Vous l’aurez compris, «
Celtibeerian » en 2011 n’affichait pas vraiment une personnalité propre. Un premier album est souvent livré à moult influences. C’est un essai avant de rechercher une identité. En dépit de cela, «
Tirikantam » propose une musique bien calibrée pour nos oreilles. La production et le mixage ont été bien travaillés. Les compositions, sans vraiment s’avérer étonnantes se révèlent plus qu’honnêtes, tout bonnement distrayantes, amusantes même. On passe réellement un bon moment à l’écoute de ce produit. Il est néanmoins dommage que les morceaux proposés soient de trop courte durée. On pressent là une certaine limite au travail de composition, peut-être en ayant anticipé un problème de redondance.
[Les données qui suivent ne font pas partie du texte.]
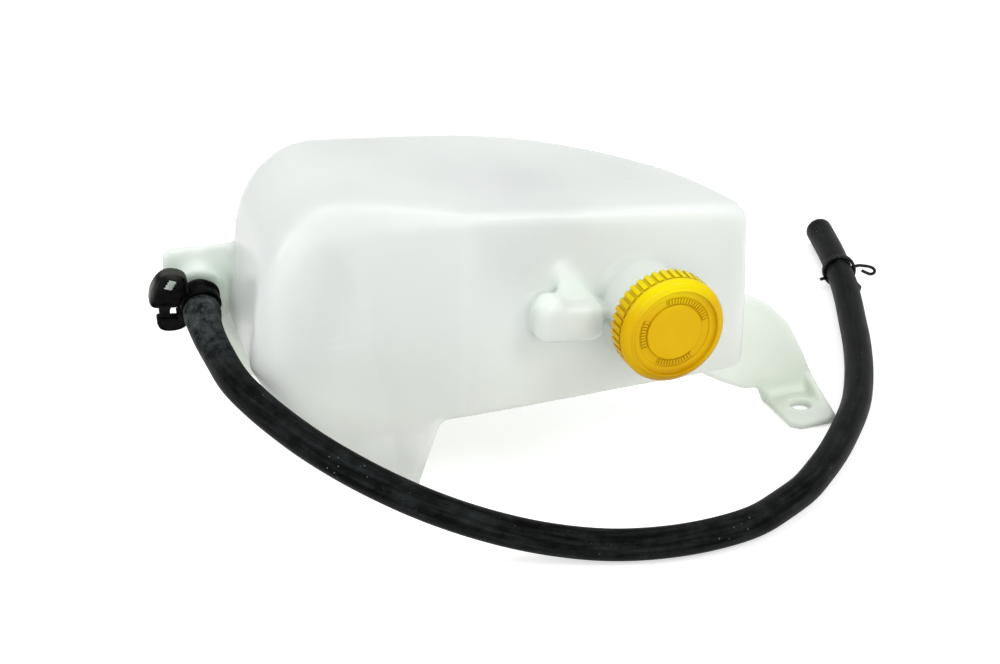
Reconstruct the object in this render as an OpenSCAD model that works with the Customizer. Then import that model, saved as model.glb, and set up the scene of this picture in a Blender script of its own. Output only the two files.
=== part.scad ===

Ce qui prouve aussi que «
Celtibeerian » a conscience de ses limites et capacités. Ce qui est en soi prometteur pour un premier album. Loin de là, en Grèce, est écrit sur le fronton d’un ancien temple de Delphes : « Connais-toi toi-même, et tu connaîtras l’univers et les dieux. » On peut toujours espérer que les prochains dieux soient celtibères.